Long lines in Europe, Asia to buy Apple’s iPad
Long lines snaked down streets in London, Paris, Frankfurt and Tokyo as eager buyers vied to wield their credit cards. Screams and cheers rose from the crowd in central London as students, professionals and self-proclaimed computer geeks clutched boxes containing the slim black device.
"If I was a music fan, it would be like the launch of a Lady GaGa album in the U.S.," said comedian Stephen Fry, known in Britain as a champion Tweeter.
Apple Inc., based in Cupertino, California, said earlier this month that it had sold 1 million of the devices in the United States in just 28 days. The company started taking orders for the iPad abroad on May 10 after pushing back its international delivery target amid extreme demand at home.
The computer looks like a larger version of Apple’s iPhone and can be used to send e-mails, draw pictures and play games. It is also seen as a potential savior of the struggling newspaper industry, because it can be used as an electronic reader.
Publishers have seized upon the device as an opportunity to finally make large numbers of readers pay for online content.
In hopes of better times, Britain’s Financial Times newspaper launched its iPad version at a swank press event at a hotel overlooking Lake Geneva in Switzerland, claiming the app has already been downloaded over 100,000 times in the United States.
Rob Grimshaw, managing director of FT.com. said 20 percent of new digital subscriptions to the paper came from iPad users last week.
"I think it’s going to be an extremely lucrative device for us," he said.
In Britain, prices for versions of the iPad range from 429 pounds to 699 pounds ($624 to $1,017).
But the rollout has not been without its problems. A string of suicides at a Chinese factory that churns out iPads and other high-tech items has raised concerns about conditions for workers who face tremendous time pressures and harsh discipline for mistakes.
In response, Apple issued a statement expressing commitment to ensuring that conditions "throughout our supply chain are safe and workers are treated with respect and dignity."
The bad publicity did not hurt launches in Europe and Asia. Besides Britain, the device was being unveiled Friday in Australia, Canada, France, Germany, Italy, Japan, Spain and Switzerland.
At the Apple Store in Frankfurt, Germany, hundreds lined up — including a few who arrived as early as 3 a.m. Some said they’d arrived so early not because they wanted to own it first — but simply to get an iPad at all.
By 8 a.m., some 450 people squealed as Apple employees inside lowered a black curtain and began applauding. The glass doors swung open and people who had been given numbered tickets while waiting in line were let in by security to buy the device.
"I’m a bit embarrassed to be part of the masses, but the thing is, tonight it’s going to be sold out," one man, who was not identified, told AP Television News.

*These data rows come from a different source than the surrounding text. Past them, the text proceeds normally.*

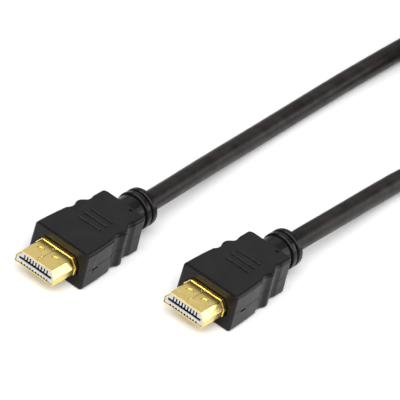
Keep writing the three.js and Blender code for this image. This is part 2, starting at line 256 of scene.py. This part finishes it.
# %% [markdown]
# ## Materials
# Every finish is made from nodes. Its noise is in object space, so that grain and wear keep their
# real size.

# %% Material helpers
def material(name):
    made = bpy.data.materials.new(name)
    made.use_nodes = True
    tree = made.node_tree
    tree.nodes.clear()
    out = tree.nodes.new("ShaderNodeOutputMaterial")
    shader = tree.nodes.new("ShaderNodeBsdfPrincipled")
    tree.links.new(shader.outputs["BSDF"], out.inputs["Surface"])
    return made, tree, shader


def noise(tree, scale, detail=2.0, roughness=0.5):
    coordinates = tree.nodes.new("ShaderNodeTexCoord")
    texture = tree.nodes.new("ShaderNodeTexNoise")
    texture.inputs["Scale"].default_value = scale
    texture.inputs["Detail"].default_value = detail
    texture.inputs["Roughness"].default_value = roughness
    tree.links.new(coordinates.outputs["Object"], texture.inputs["Vector"])
    return texture.outputs["Fac"]


def ramp(tree, source, low, high, start=0.3, end=0.7):
    node = tree.nodes.new("ShaderNodeValToRGB")
    node.color_ramp.elements[0].position = start
    node.color_ramp.elements[1].position = end
    node.color_ramp.elements[0].color = low
    node.color_ramp.elements[1].color = high
    tree.links.new(source, node.inputs["Fac"])
    return node.outputs["Color"]


def spread(tree, source, low, high):
    node = tree.nodes.new("ShaderNodeMapRange")
    node.inputs["To Min"].default_value = low
    node.inputs["To Max"].default_value = high
    tree.links.new(source, node.inputs["Value"])
    return node.outputs["Result"]


def bump(tree, source, strength, distance):
    node = tree.nodes.new("ShaderNodeBump")
    node.inputs["Strength"].default_value = strength
    node.inputs["Distance"].default_value = distance
    tree.links.new(source, node.inputs["Height"])
    return node


# %% Moulded black plastic
def moulded_black():
    made, tree, shader = material("moulded_black")
    low, high = (0.0045, 0.004, 0.0044, 1), (0.0085, 0.0076, 0.008, 1)
    colour = ramp(tree, noise(tree, 220.0, 4.0), low, high)
    tree.links.new(colour, shader.inputs["Base Color"])
    shader.inputs["Specular IOR Level"].default_value = 0.2
    tree.links.new(spread(tree, noise(tree, 700.0, 3.0), 0.24, 0.4), shader.inputs["Roughness"])
    grain = bump(tree, noise(tree, 3600.0, 3.0, 0.6), 0.3, 0.00003)
    waves = bump(tree, noise(tree, 260.0, 2.0), 0.25, 0.0001)
    tree.links.new(waves.outputs["Normal"], grain.inputs["Normal"])
    tree.links.new(grain.outputs["Normal"], shader.inputs["Normal"])
    return made


# %% Gold-coloured plating
def plated_gold(name, low, high):
    made, tree, shader = material(name)
    colour = ramp(tree, noise(tree, 350.0, 3.0), low, high)
    tree.links.new(colour, shader.inputs["Base Color"])
    shader.inputs["Metallic"].default_value = 1.0
    tree.links.new(spread(tree, noise(tree, 900.0, 3.0), 0.16, 0.34), shader.inputs["Roughness"])
    grain = bump(tree, noise(tree, 700.0, 3.0), 0.16, 0.00006)
    tree.links.new(grain.outputs["Normal"], shader.inputs["Normal"])
    return made


# %% Pale moulded plastic of the contact block, with painted shade inside
COLOUR_A, COLOUR_B = 6, 7
MIXED_COLOUR = 2
# Painted shade: between these depths behind the block's front face, the colour darkens to near black.
BLOCK_PAINTED_SHADE_FROM = 0.06 * MM
BLOCK_PAINTED_SHADE_AT = 0.35 * MM


def pale_plastic_with_painted_shade(letter):
    """Pale at the front face, with painted shade inside the mouth and channels, where the colour turns
    near black.
    """
    made, tree, shader = material(f"pale_plastic_with_painted_shade_{letter}")
    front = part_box(f"contact_block_{letter}")[0][0]
    place = tree.nodes.new("ShaderNodeNewGeometry")
    parts = tree.nodes.new("ShaderNodeSeparateXYZ")
    tree.links.new(place.outputs["Position"], parts.inputs["Vector"])
    depth = tree.nodes.new("ShaderNodeMapRange")
    depth.inputs["From Min"].default_value = front + BLOCK_PAINTED_SHADE_FROM
    depth.inputs["From Max"].default_value = front + BLOCK_PAINTED_SHADE_AT
    tree.links.new(parts.outputs["X"], depth.inputs["Value"])
    face = ramp(tree, noise(tree, 500.0, 2.0), (0.42, 0.42, 0.41, 1), (0.5, 0.5, 0.48, 1))
    mix = tree.nodes.new("ShaderNodeMix")
    mix.data_type = "RGBA"
    tree.links.new(depth.outputs["Result"], mix.inputs["Factor"])
    tree.links.new(face, mix.inputs[COLOUR_A])
    # Near-black colour of the painted shade inside the mouth and channels.
    mix.inputs[COLOUR_B].default_value = (0.004, 0.004, 0.004, 1)
    tree.links.new(mix.outputs[MIXED_COLOUR], shader.inputs["Base Color"])
    tree.links.new(spread(tree, noise(tree, 1800.0, 2.0), 0.3, 0.45), shader.inputs["Roughness"])
    grain = bump(tree, noise(tree, 5000.0, 2.0), 0.1, 0.00002)
    tree.links.new(grain.outputs["Normal"], shader.inputs["Normal"])
    return made


# %% Cord jacket
def cord_jacket():
    made, tree, shader = material("cord_jacket")
    low, high = (0.006, 0.0045, 0.004, 1), (0.02, 0.016, 0.0148, 1)
    colour = ramp(tree, noise(tree, 240.0, 5.0), low, high)
    tree.links.new(colour, shader.inputs["Base Color"])
    shader.inputs["Specular IOR Level"].default_value = 0.2
    tree.links.new(spread(tree, noise(tree, 420.0, 4.0), 0.28, 0.55), shader.inputs["Roughness"])
    grain = bump(tree, noise(tree, 620.0, 4.0), 0.45, 0.0002)
    tree.links.new(grain.outputs["Normal"], shader.inputs["Normal"])
    return made


# %% Woven strap
def woven_strap():
    made, tree, shader = material("woven_strap")
    colour = ramp(tree, noise(tree, 900.0, 3.0), (0.012, 0.012, 0.012, 1), (0.03, 0.03, 0.03, 1))
    tree.links.new(colour, shader.inputs["Base Color"])
    shader.inputs["Roughness"].default_value = 0.9
    weave = tree.nodes.new("ShaderNodeTexWave")
    coordinates = tree.nodes.new("ShaderNodeTexCoord")
    weave.inputs["Scale"].default_value = 900.0
    weave.inputs["Distortion"].default_value = 1.5
    tree.links.new(coordinates.outputs["Object"], weave.inputs["Vector"])
    grain = bump(tree, weave.outputs["Fac"], 0.5, 0.0002)
    tree.links.new(grain.outputs["Normal"], shader.inputs["Normal"])
    return made


# %% Give the CAD pieces their finishes
FINISHES = {
    "housing": moulded_black(),
    "shell": plated_gold("shell_plating", (0.80, 0.60, 0.20, 1), (0.88, 0.70, 0.28, 1)),
    "contact_block_a": pale_plastic_with_painted_shade("a"),
    "contact_block_b": pale_plastic_with_painted_shade("b"),
    # The contacts are gold plated. Their colour is darkened here as painted shade, for the dark inside
    # of the mouth.
    "contact": plated_gold("contact_plating_painted_shade", (0.12, 0.09, 0.04, 1), (0.2, 0.15, 0.07, 1)),
    "coil_strap": woven_strap(),
}


def finish_of(node):
    names = [name for name in FINISHES if node.startswith(name)]
    return FINISHES[max(names, key=len)]


for node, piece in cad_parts.items():
    if node.startswith("cable"):
        continue
    piece.data.materials.clear()
    piece.data.materials.append(finish_of(node))
CORD.data.materials.append(cord_jacket())

# %% [markdown]
# ## Softened edges
# Moulded and stamped edges are never sharp. A narrow bevel is added to the housings, the shells and
# the contact blocks, so that their edges catch the light.

# %% Edge softening
EDGE_SOFTNESS = {"housing": 0.16 * MM, "shell": 0.07 * MM, "contact_block": 0.05 * MM}
EDGE_ANGLE = math.radians(35)


def soften(piece, width):
    weld = piece.modifiers.new("weld", "WELD")
    weld.merge_threshold = WELD_DISTANCE
    bevel = piece.modifiers.new("soft_edges", "BEVEL")
    bevel.width = width
    bevel.segments = 2
    bevel.limit_method = "ANGLE"
    bevel.angle_limit = EDGE_ANGLE
    bevel.use_clamp_overlap = True


for node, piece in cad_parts.items():
    for start, width in EDGE_SOFTNESS.items():
        if node.startswith(start):
            soften(piece, width)

# %% [markdown]
# ## Fine relief
# The shell is folded from sheet. The fold's seam runs down its top with a small interlocking bump, and
# two tabs lie where it meets the collar. The places are millimetres from the shell's tip and middle.

# %% Shell seams
COLLAR_STEP = 0.22 * MM
RIDGE_R = 0.07 * MM
RIDGE_SPACING = 0.2 * MM
SEAM_BUMP = [(1.3, 0.0), (1.42, 0.42), (1.7, 0.56), (2.2, 0.56), (2.46, 0.42), (2.58, 0.0)]
TABS = [[(8.35, -0.2), (8.35, 0.55)], [(7.75, 0.35), (7.75, 1.0)]]


def ridge(name, points, radius, finish):
    piece = curve_piece(name, through(points, RIDGE_SPACING), radius, RIDGE_SIDES)
    piece.data.materials.append(finish)
    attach(piece, BODY)
    return piece


def shell_ridges(letter):
    low, high = PLUGS[letter]["shell"]
    top = high.z - COLLAR_STEP
    made = []
    for number, line in enumerate([SEAM_BUMP] + TABS, 1):
        side = PLUGS[letter]["side"]
        points = [Vector((low.x + x * MM, side + y * MM, top)) for x, y in line]
        made.append(ridge(f"shell_ridge_{letter}_{number}", points, RIDGE_R, FINISHES["shell"]))
    return made


RIDGES = [piece for letter in "ab" for piece in shell_ridges(letter)]
print("shell ridges", [piece.name for piece in RIDGES])

# %% [markdown]
# The housing's two mould halves meet in a fine raised line along its sides, which stops at the small
# slot on each side. It follows the surface of the housing, found by rays from beside it.

# %% Parting lines
PARTING_R = 0.06 * MM
PARTING_RUNS = [(0.9, 3.1), (6.1, 25.6)]
PARTING_STEP = 0.5 * MM


def parting_lines(letter):
    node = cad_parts[f"housing_{letter}"]
    low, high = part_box(node.name)
    height = (low[2] + high[2]) / 2
    to_node = node.matrix_world.inverted()
    made = []
    for side, word, outside in ((-1, "right", low[1] - MM), (1, "left", high[1] + MM)):
        inwards = to_node.to_3x3() @ Vector((0, -side, 0))
        for number, (start, end) in enumerate(PARTING_RUNS, 1):
            points = []
            count = max(2, round((end - start) * MM / PARTING_STEP))
            for step in range(count + 1):
                x = low[0] + (start + (end - start) * step / count) * MM
                hit, place, _, _ = node.ray_cast(to_node @ Vector((x, outside, height)), inwards)
                if hit:
                    points.append(node.matrix_world @ place)
            name = f"parting_{letter}_{word}_{number}"
            made.append(ridge(name, points, PARTING_R, FINISHES["housing"]))
    return made


PARTINGS = [piece for letter in "ab" for piece in parting_lines(letter)]
print("parting lines", [piece.name for piece in PARTINGS])

# %% [markdown]
# ## Floor and light
# A plain pale floor and even, soft light, as in a cut-out catalogue picture.

# %% Floor
FLOOR_HALF = 3.0


def make_floor():
    data = bpy.data.meshes.new("floor")
    half = FLOOR_HALF
    corners = [(-half, -half, 0), (half, -half, 0), (half, half, 0), (-half, half, 0)]
    data.from_pydata(corners, [], [(0, 1, 2, 3)])
    floor = bpy.data.objects.new("floor", data)
    bpy.context.scene.collection.objects.link(floor)
    made, tree, shader = material("pale_floor")
    colour = ramp(tree, noise(tree, 3.0, 2.0), (0.9, 0.9, 0.9, 1), (0.93, 0.93, 0.93, 1))
    tree.links.new(colour, shader.inputs["Base Color"])
    shader.inputs["Roughness"].default_value = 0.8
    data.materials.append(made)


make_floor()


# %% Lights
def area_light(name, place, aim, size, power):
    data = bpy.data.lights.new(name, "AREA")
    data.shape = "RECTANGLE"
    data.size, data.size_y = size
    data.energy = power
    light = bpy.data.objects.new(name, data)
    bpy.context.scene.collection.objects.link(light)
    light.location = place
    light.rotation_euler = (Vector(aim) - Vector(place)).to_track_quat("-Z", "Y").to_euler()


def make_world(strength):
    world = bpy.data.worlds.new("studio")
    world.use_nodes = True
    background = world.node_tree.nodes["Background"]
    background.inputs["Color"].default_value = (1, 1, 1, 1)
    background.inputs["Strength"].default_value = strength
    bpy.context.scene.world = world


make_world(0.2)
area_light("overhead", (-0.55, -0.35, 0.9), (0, 0, 0), (1.4, 1.4), 23)
area_light("right_panel", (0.56, -0.45, 0.24), (0, 0, 0.01), (0.5, 0.3), 1.6)
area_light("rear_panel", (0.86, 0.48, 0.69), (0, 0, 0.01), (0.9, 0.6), 1.1)
area_light("front_left", (-0.58, 0.42, 0.7), (0, 0, 0.01), (0.3, 0.3), 2.4)
bpy.context.scene.view_settings.view_transform = "Standard"

# %% Update the scene
bpy.context.view_layer.update()
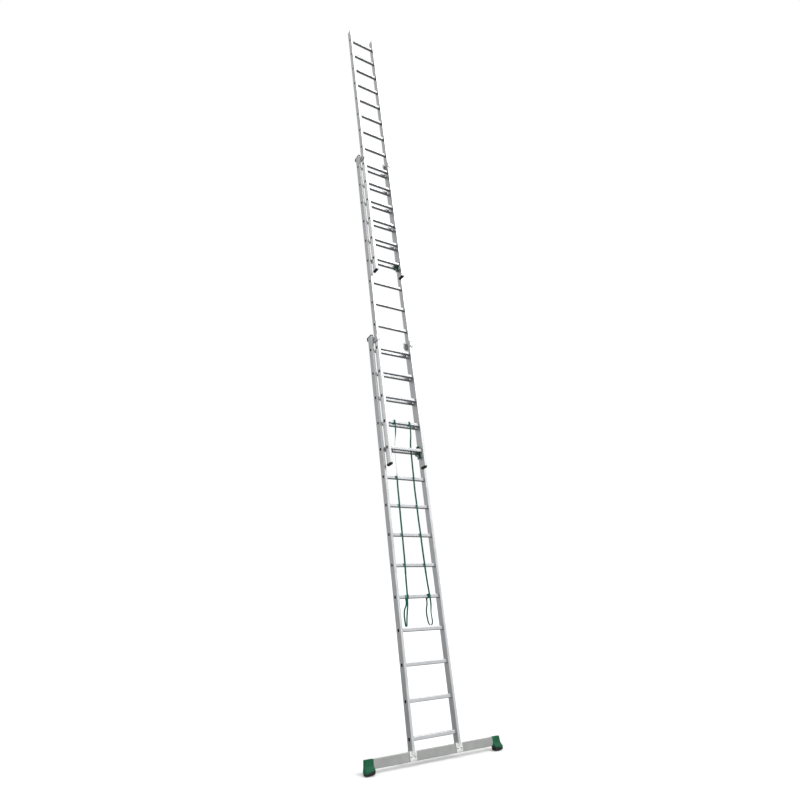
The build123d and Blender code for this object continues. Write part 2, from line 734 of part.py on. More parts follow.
# ---------------------------------------------------------------- straps
# Each strap is looped round the middle section's second rung, drops in front of it, passes
# behind the first rung, runs down in front of the base rungs, hangs in a slack loop over the
# base's fourth rung and is looped round its fifth. Route points are (x, y, height above the
# lowest rung).
TAIL_THICKNESS = 4.5  # where a loop's end is sewn back on the strap
TAIL_HANG = 36  # from the rung's middle down to the foot of the sewn tail
TAIL_OUT = RUNG_REACH + STRAP_GAP + STRAP_THICKNESS + TAIL_THICKNESS / 2 - 0.5
UPPER_TAIL_Y = -LAYER - TAIL_OUT
LOWER_TAIL_Y = TAIL_OUT
UPPER_RUNG = RUNG_PITCH * (RUNGS_RAISED + 1)
LOWER_RUNG = RUNG_PITCH * 4
STRAP_START = UPPER_RUNG - TAIL_HANG
STRAP_END = LOWER_RUNG - TAIL_HANG

LEFT_ROUTE = [
    (-102, UPPER_TAIL_Y, STRAP_START),
    (-102, UPPER_TAIL_Y, 2724),
    (-103, -83, 2668),
    (-102, -57, 2607),
    (-104, -41, 2541),
    (-103, -34, 2464),
    (-101, -30, 2374),
    (-102, -28, 2266),
    (-110, -28, 2131),
    (-111, -29, 1986),
    (-115, -28, 1841),
    (-116, -29, 1697),
    (-118, -28, 1552),
    (-121, -29, 1408),
    (-129, -30, 1280),
    (-132, -32, 1184),
    (-135, -31, 1104),
    (-138, -26, 1036),
    (-148, -20, 976),
    (-157, -19, 925),
    (-160, -18, 888),
    (-153, 0, 868),
    (-144, 26, 868),
    (-137, 45, 888),
    (-138, 46, 925),
    (-140, 45, 974),
    (-133, 38, 1020),
    (-119, LOWER_TAIL_Y, 1054),
    (-119, LOWER_TAIL_Y, STRAP_END),
]

RIGHT_ROUTE = [
    (75, UPPER_TAIL_Y, STRAP_START),
    (75, UPPER_TAIL_Y, 2724),
    (77, -83, 2668),
    (81, -57, 2607),
    (86, -41, 2541),
    (90, -34, 2464),
    (89, -31, 2374),
    (89, -29, 2266),
    (84, -28, 2131),
    (87, -29, 1986),
    (86, -28, 1841),
    (90, -29, 1697),
    (92, -28, 1552),
    (95, -29, 1408),
    (97, -31, 1280),
    (101, -34, 1184),
    (108, -35, 1104),
    (112, -29, 1036),
    (107, -21, 976),
    (111, -20, 925),
    (113, -20, 888),
    (113, -1, 868),
    (114, 27, 868),
    (114, 47, 888),
    (108, 48, 925),
    (102, 45, 976),
    (103, 38, 1020),
    (105, LOWER_TAIL_Y, 1054),
    (105, LOWER_TAIL_Y, STRAP_END),
]


def arc_radii(points):
    """The largest radius that fits each corner: 0.45 of its shorter run over tan(half the turn)."""
    radii = []
    for before, corner, after in zip(points, points[1:], points[2:]):
        arriving = corner - before
        leaving = after - corner
        half_turn = math.radians(arriving.get_angle(leaving) / 2)
        radii.append(0.45 * min(arriving.length, leaving.length) / math.tan(half_turn))
    return radii


def make_strap(route):
    """One strap's cord, from the foot of its upper loop to the foot of its lower one."""
    points = [Vector(x, y, FIRST_RUNG + height) for x, y, height in route]
    radii = arc_radii(points)
    with BuildPart() as strap:
        with BuildLine() as path:
            FilletPolyline(*points, radius=radii)
        with BuildSketch(Plane(origin=points[0], z_dir=points[1] - points[0])):
            Circle(STRAP_WIDTH / 2)
        sweep(path=path.line)
    length = path.wires()[0].length
    ratio = strap.part.volume / (math.pi * (STRAP_WIDTH / 2) ** 2 * length)
    print("arc radii", [round(r) for r in radii], "smallest", round(min(radii), 1))
    print("length", round(length, 1), "volume over section times length", round(ratio, 4))
    return strap.part


def make_strap_loops(rung_y, rung_height, tail_y, xs):
    """For each strap, a flat turn round a rung and the sewn tail that the strap hangs from."""
    z = FIRST_RUNG + rung_height
    inner = 2 * (RUNG_REACH + STRAP_GAP)
    outer = inner + 2 * STRAP_THICKNESS
    with BuildPart() as loops:
        for x in xs:
            with BuildSketch(Plane.YZ.offset(x - STRAP_WIDTH / 2)):
                with Locations((rung_y, z)):
                    RectangleRounded(outer, outer, RUNG_CORNER + 2 * STRAP_THICKNESS)
                    RectangleRounded(inner, inner, RUNG_CORNER, mode=Mode.SUBTRACT)
            extrude(amount=STRAP_WIDTH)
        with BuildSketch(Plane.XY.offset(z - TAIL_HANG)):
            with Locations(*[(x, tail_y) for x in xs]):
                Rectangle(STRAP_WIDTH, TAIL_THICKNESS)
        extrude(amount=TAIL_HANG)
    return loops.part


write(make_strap(LEFT_ROUTE), "strap_left")
write(make_strap(RIGHT_ROUTE), "strap_right")
upper_xs = [LEFT_ROUTE[0][0], RIGHT_ROUTE[0][0]]
lower_xs = [LEFT_ROUTE[-1][0], RIGHT_ROUTE[-1][0]]
write(make_strap_loops(FRONT["mid"], UPPER_RUNG, UPPER_TAIL_Y, upper_xs), "upper_strap_loops")
write(make_strap_loops(FRONT["base"], LOWER_RUNG, LOWER_TAIL_Y, lower_xs), "lower_strap_loops")
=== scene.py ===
import math

import bmesh
import bpy
from mathutils import Matrix, Vector


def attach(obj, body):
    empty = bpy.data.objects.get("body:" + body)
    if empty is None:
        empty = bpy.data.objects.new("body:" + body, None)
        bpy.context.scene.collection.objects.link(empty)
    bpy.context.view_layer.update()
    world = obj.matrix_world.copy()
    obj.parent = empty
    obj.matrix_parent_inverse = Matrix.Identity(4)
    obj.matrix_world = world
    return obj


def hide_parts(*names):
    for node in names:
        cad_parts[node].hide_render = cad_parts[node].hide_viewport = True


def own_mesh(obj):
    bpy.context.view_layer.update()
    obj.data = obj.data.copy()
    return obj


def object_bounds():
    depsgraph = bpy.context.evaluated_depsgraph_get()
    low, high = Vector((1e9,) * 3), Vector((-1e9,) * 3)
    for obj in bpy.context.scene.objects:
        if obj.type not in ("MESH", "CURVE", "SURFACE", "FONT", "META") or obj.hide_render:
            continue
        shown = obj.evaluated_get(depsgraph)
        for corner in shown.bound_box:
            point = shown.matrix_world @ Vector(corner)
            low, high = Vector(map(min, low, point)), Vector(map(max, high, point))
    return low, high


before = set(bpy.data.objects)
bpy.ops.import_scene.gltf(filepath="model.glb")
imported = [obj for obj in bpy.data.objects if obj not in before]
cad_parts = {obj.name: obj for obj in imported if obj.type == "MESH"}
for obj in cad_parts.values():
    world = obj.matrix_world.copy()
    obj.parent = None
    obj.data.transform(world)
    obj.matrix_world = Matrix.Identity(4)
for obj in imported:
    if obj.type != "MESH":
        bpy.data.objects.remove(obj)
cad_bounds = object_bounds()

# The ladder is drawn upright, with X along the rungs, Z up the stiles and -Y towards the climber,
# and then leaned back about the X axis. Lengths are in metres.
LEAN_DEG = 12
LEAN = Matrix.Rotation(math.radians(-LEAN_DEG), 4, "X")
UPRIGHT = LEAN.inverted()
PITCH = 0.28
FIRST_RUNG = 0.195
RUNG_COUNT = 14
MID_RAISED = 9  # rungs that the middle section is raised by
SIDES = {"left": -1, "right": 1}
SECTIONS = ("base", "mid", "top")


def span(node):
    """The lowest and highest corners of a CAD node in the upright frame."""
    points = [UPRIGHT @ v.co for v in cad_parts[node].data.vertices]
    low = Vector([min(p[i] for p in points) for i in range(3)])
    high = Vector([max(p[i] for p in points) for i in range(3)])
    return low, high


# ---------------------------------------------------------------- camera
camera = bpy.data.objects.new("camera", bpy.data.cameras.new("camera"))
bpy.context.scene.collection.objects.link(camera)
camera.location = (-3.277, -4.661, 1.630)
camera.data.lens = 27.98
camera.data.sensor_width = 36
camera.data.clip_end = 200
AZIMUTH, ELEVATION, ROLL = 31.92, 14.20, 0.283
camera.matrix_world = (
    Matrix.Translation(camera.location)
    @ Matrix.Rotation(math.radians(-AZIMUTH), 4, "Z")
    @ Matrix.Rotation(math.radians(90 + ELEVATION), 4, "X")
    @ Matrix.Rotation(math.radians(ROLL), 4, "Z")
)
bpy.context.scene.camera = camera


# ---------------------------------------------------------------- mesh helpers
def new_object(name, bm, smooth=40):
    """Makes an object of a bmesh drawn in the upright frame, leaned into place."""
    bmesh.ops.recalc_face_normals(bm, faces=bm.faces)
    mesh = bpy.data.meshes.new(name)
    bm.to_mesh(mesh)
    bm.free()
    mesh.transform(LEAN)
    obj = bpy.data.objects.new(name, mesh)
    bpy.context.scene.collection.objects.link(obj)
    if smooth:
        mesh.polygons.foreach_set("use_smooth", [True] * len(mesh.polygons))
        mesh.set_sharp_from_angle(angle=math.radians(smooth))
    return obj


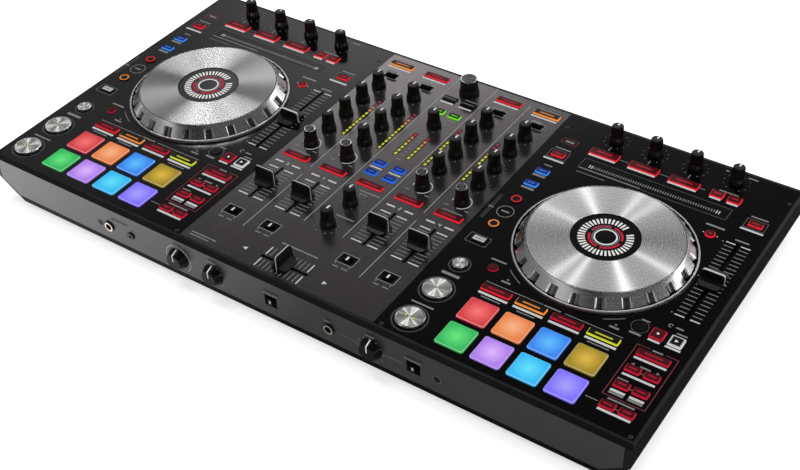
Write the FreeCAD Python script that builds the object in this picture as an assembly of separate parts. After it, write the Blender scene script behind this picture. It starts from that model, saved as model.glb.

In Tokyo, where the love of gadgetry reigns supreme and consumers have devices more sophisticated than those available in the U.S., about 1,200 people lined up in the Ginza shopping district. They chanted a countdown ahead of the Apple Store’s 8 a.m. opening and then gushed over the tablets, saying they couldn’t wait to start using them.
One Madrid store sold out its iPads in less than three hours but would not say how many had been delivered.
Araceli Sanchez in Madrid was attracted by the iPad’s clean, smart appearance and some of its applications, "particularly the one that lets you see the stars and constellations in the sky wherever you are."
In Paris, at the Apple Store in the commercial gallery underneath the Louvre, Cara Garisch, 26, a software developer from South Africa, said she planned to use it to read newspapers and surf the Web.
"It’s magic," she said. "Even my mom can use it."